[Supplied information]
= = = =
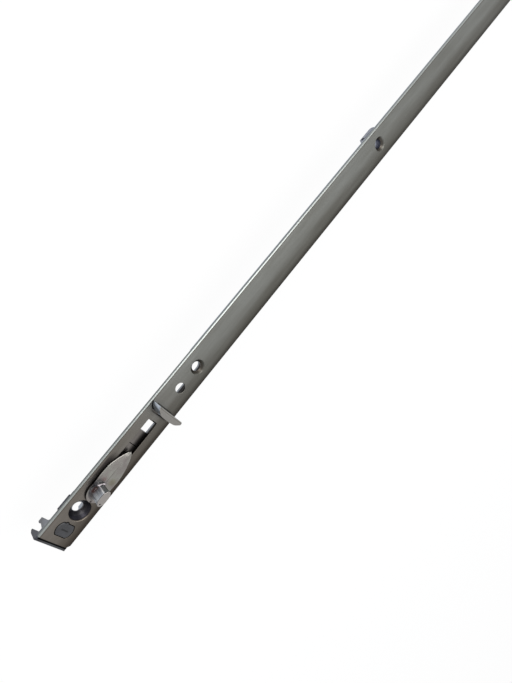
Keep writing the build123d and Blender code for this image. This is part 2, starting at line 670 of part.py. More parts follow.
def make_case_rivets():
    return Compound(children=[rivet(x, z) for x, z in case_rivet_places()])


def make_case_pillars():
    pillars = []
    for x, z in pillar_places():
        waist = cross_post(x, z, -CASE_CAVITY_HALF, CASE_CAVITY_HALF, PILLAR_RADIUS)
        pillars.append(rivet(x, z) + waist)
    return Compound(children=pillars)


# Spindle hub


def involute(base, radius, start):
    """The point at this radius on the involute that leaves the base circle at angle start."""
    roll = math.sqrt(max((radius / base) ** 2 - 1, 0))
    angle = start + roll - math.atan(roll)
    return angle


def pinion_face():
    """An involute pinion about the origin, one tooth pointing along +Y of the sketch."""
    base = PINION_RADIUS * math.cos(math.radians(PRESSURE_ANGLE))
    tip = PINION_RADIUS + PINION_MODULE
    root = PINION_RADIUS - ROOT_DEPTH_MODULES * PINION_MODULE
    start_radius = max(base, root)
    at_pitch = involute(base, PINION_RADIUS, 0)
    half_tooth = math.pi / (2 * PINION_TEETH)
    rise_step = (tip - start_radius) / FLANK_STEPS
    steps = [start_radius + rise_step * i for i in range(FLANK_STEPS + 1)]
    edges = []
    pitch_angle = 2 * math.pi / PINION_TEETH

    def at(radius, angle):
        return (radius * math.sin(angle), radius * math.cos(angle))

    for i in range(PINION_TEETH):
        middle = i * pitch_angle
        half_at = [half_tooth + at_pitch - involute(base, r, 0) for r in steps]
        rise = [at(r, middle - h) for r, h in zip(steps, half_at)]
        fall = [at(r, middle + h) for r, h in zip(steps, half_at)][::-1]
        foot_in, foot_out = at(root, middle - half_at[0]), at(root, middle + half_at[0])
        next_foot = at(root, middle + pitch_angle - half_at[0])
        edges += [Line(foot_in, rise[0]), Spline(rise)]
        edges += [ThreePointArc(rise[-1], at(tip, middle), fall[0]), Spline(fall)]
        edges += [Line(fall[-1], foot_out)]
        edges += [ThreePointArc(foot_out, at(root, middle + pitch_angle / 2), next_foot)]
    return make_face(Wire(edges))


def make_spindle_hub():
    plane = Plane(origin=(HUB_X, PINION_WIDTH / 2, -BACKSET), x_dir=(1, 0, 0), z_dir=(0, -1, 0))
    hub = extrude(plane * pinion_face(), amount=PINION_WIDTH)
    hub += cross_post(HUB_X, -BACKSET, -CASE_HALF_WIDTH, CASE_HALF_WIDTH, HUB_JOURNAL_RADIUS)
    half = SPINDLE_SQUARE / 2
    hub -= block(HUB_X - half, HUB_X + half, -CASE_HALF_WIDTH, CASE_HALF_WIDTH,
                 -BACKSET - half, -BACKSET + half)
    return hub


def make_parts():
    parts = {
        "faceplate": make_faceplate(),
        "end_bracket_lower": make_end_bracket(),
        "end_bracket_upper": mirror_end(make_end_bracket()),
        "end_button_lower": make_end_button(),
        "end_button_upper": mirror_end(make_end_button()),
        "lift_lug": make_lift_lug(),
        "case_plate_left": make_case_plate(-1),
        "case_plate_right": make_case_plate(1),
        "case_rivets": make_case_rivets(),
        "case_pillars": make_case_pillars(),
        "face_studs": make_face_studs(),
        "spindle_hub": make_spindle_hub(),
        "drive_rod": make_drive_rod(),
        "rod_tail": make_rod_tail(),
        "coupling_rail_lower": make_lower_rail(),
        "coupling_rail_upper": make_upper_rail(),
        "rail_rivets": make_rail_rivets(),
        "cam_shoe": make_cam_shoe(),
        "shoe_rivets": make_shoe_rivets(),
        "lock_cam": make_cam(CAM_X),
        "mid_shoe": make_mid_shoe(),
        "mid_cam": make_cam(MID_CAM_X),
    }
    for name, x in zip(("lower", "upper"), stud_xs()):
        parts["case_block_" + name] = make_case_block(x)
    for name, x in zip(("lower", "upper"), handle_screw_xs()):
        parts["handle_sleeve_" + name] = make_handle_sleeve(x)
    for number, x in enumerate(GUIDE_XS, 1):
        parts["guide_block_" + str(number)] = make_guide_block(x)
    return parts


os.makedirs("parts", exist_ok=True)
for node, shape in make_parts().items():
    export_step(shape, "parts/" + node + ".step")
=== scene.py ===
import bmesh
import bpy
import json
import math
import numpy as np
from mathutils import Matrix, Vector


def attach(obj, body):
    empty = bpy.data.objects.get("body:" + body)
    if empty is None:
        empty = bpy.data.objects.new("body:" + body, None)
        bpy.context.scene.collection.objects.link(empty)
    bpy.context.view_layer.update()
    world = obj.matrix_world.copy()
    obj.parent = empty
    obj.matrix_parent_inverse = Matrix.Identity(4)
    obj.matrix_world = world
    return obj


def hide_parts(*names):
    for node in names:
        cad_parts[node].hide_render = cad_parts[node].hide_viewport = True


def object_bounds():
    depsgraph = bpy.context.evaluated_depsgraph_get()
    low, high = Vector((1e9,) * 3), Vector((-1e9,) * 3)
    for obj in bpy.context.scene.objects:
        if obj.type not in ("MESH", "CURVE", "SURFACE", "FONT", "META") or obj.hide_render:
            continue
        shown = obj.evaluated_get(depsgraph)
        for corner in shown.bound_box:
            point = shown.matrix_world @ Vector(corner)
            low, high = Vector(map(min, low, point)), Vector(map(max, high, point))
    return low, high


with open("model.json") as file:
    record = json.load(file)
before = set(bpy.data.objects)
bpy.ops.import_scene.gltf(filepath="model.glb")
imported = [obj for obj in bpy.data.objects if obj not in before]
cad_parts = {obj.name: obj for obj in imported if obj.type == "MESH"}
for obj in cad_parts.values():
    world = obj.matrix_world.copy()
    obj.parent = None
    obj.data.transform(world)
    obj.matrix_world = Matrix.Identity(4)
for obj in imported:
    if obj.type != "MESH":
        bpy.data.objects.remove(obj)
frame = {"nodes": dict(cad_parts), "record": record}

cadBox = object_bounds()
mm = 0.001

# places that several pieces share, in mm
faceLength = 1265.0
buttonX, endScrewX = 6.0, 15.6  # from either end of the faceplate
lowerCamX, middleCamX = 26.3, 879.3
lineY = 0.1  # the slots, shoes and cams stand on this line


# an sRGB hex colour, made linear
def paint(hexColour):
    values = [int(hexColour[i:i + 2], 16) / 255 for i in (1, 3, 5)]
    linear = [v / 12.92 if v <= 0.04045 else ((v + 0.055) / 1.055) ** 2.4 for v in values]
    return (*linear, 1.0)


# a node with its settings, input values (by name or number) and links
def addNode(tree, kind, settings=None, inputs=None, links=None):
    node = tree.nodes.new(kind)
    for name, value in (settings or {}).items():
        setattr(node, name, value)
    for key, value in (inputs or {}).items():
        node.inputs[key].default_value = value
    for key, source in (links or {}).items():
        tree.links.new(source, node.inputs[key])
    return node


print("camera")
camera = {
    "place": (75.4805, 128.1383, 172.3872),  # mm
    "right": (0.60981649, -0.5174698, 0.60029064),
    "down": (-0.76694251, -0.57625609, 0.28236167),
    "ahead": (0.1998075, -0.63257721, -0.74828005),
    "focalPixels": 472.1676,
    "imageHeight": 683,
    "filmHeight": 36.0,
    "clip": (0.005, 60),  # m
}


def placeCamera(values):
    data = bpy.data.cameras.new("photoCamera")
    data.sensor_fit = "VERTICAL"
    data.sensor_height = values["filmHeight"]
    data.lens = values["focalPixels"] * values["filmHeight"] / values["imageHeight"]
    data.clip_start, data.clip_end = values["clip"]
    cam = bpy.data.objects.new("photoCamera", data)
    pose = np.eye(4)
    pose[:3, :3] = np.array([values["right"], -np.array(values["down"]), -np.array(values["ahead"])]).T
    pose[:3, 3] = np.array(values["place"]) * mm
    cam.matrix_world = Matrix(pose.tolist())
    bpy.context.collection.objects.link(cam)
    bpy.context.scene.camera = cam


placeCamera(camera)
bpy.context.scene.view_settings.view_transform = "Standard"

print("floor and lights")
studio = {
    "floorSize": 14.0,  # m
    "floorDrop": 0.0005,
    "floorColour": "#f4f4f4",
    "shadowShare": 0.1,
    "worldColour": "#fbfcff",
    "worldStrength": 0.72,
}
lamps = {
    "keyLamp": {"place": (0.42, 1.0, 1.0), "aim": (0.15, 0, 0), "size": 1.0, "power": 9.0},
    "topLamp": {"place": (0.6, 0.1, 1.5), "aim": (0.6, 0, 0), "size": 1.2, "power": 9.0},
}


# a flat square, floor white to the camera and in reflections, with some of the object's shadow left in it
def makeFloor(values):
    half = values["floorSize"] / 2
    z = cadBox[0][2] - values["floorDrop"]
    mesh = bpy.data.meshes.new("studioFloor")
    mesh.from_pydata([(-half, -half, z), (half, -half, z), (half, half, z), (-half, half, z)], [],
                     [(0, 1, 2, 3)])
    floor = bpy.data.objects.new("studioFloor", mesh)
    bpy.context.collection.objects.link(floor)
    material = bpy.data.materials.new("paleFloor")
    material.use_nodes = True
    tree = material.node_tree
    tree.nodes.clear()
    path = addNode(tree, "ShaderNodeLightPath")
    seen = path.outputs["Is Camera Ray"]
    for other in ("Is Glossy Ray", "Is Transmission Ray"):
        seen = addNode(tree, "ShaderNodeMath", {"operation": "MAXIMUM"}, {},
                       {0: seen, 1: path.outputs[other]}).outputs[0]
    share = addNode(tree, "ShaderNodeMath", {"operation": "MULTIPLY"}, {1: 1 - values["shadowShare"]},
                    {0: seen})
    matt = addNode(tree, "ShaderNodeBsdfDiffuse", {}, {"Color": paint(values["floorColour"])})
    glow = addNode(tree, "ShaderNodeEmission", {}, {"Color": (1, 1, 1, 1), "Strength": 1.0})
    mix = addNode(tree, "ShaderNodeMixShader", {}, {},
                  {0: share.outputs[0], 1: matt.outputs[0], 2: glow.outputs[0]})
    addNode(tree, "ShaderNodeOutputMaterial", {}, {}, {"Surface": mix.outputs[0]})
    mesh.materials.append(material)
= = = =
[Written task]
Quote exactly the first line of the data and every line after it through the one holding "# Spindle hub".

[Expected answer]
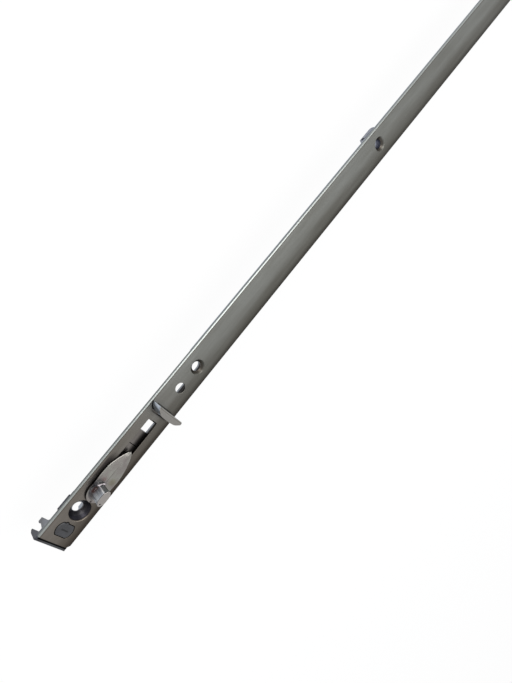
Keep writing the build123d and Blender code for this image. This is part 2, starting at line 670 of part.py. More parts follow.
def make_case_rivets():
    return Compound(children=[rivet(x, z) for x, z in case_rivet_places()])


def make_case_pillars():
    pillars = []
    for x, z in pillar_places():
        waist = cross_post(x, z, -CASE_CAVITY_HALF, CASE_CAVITY_HALF, PILLAR_RADIUS)
        pillars.append(rivet(x, z) + waist)
    return Compound(children=pillars)


# Spindle hub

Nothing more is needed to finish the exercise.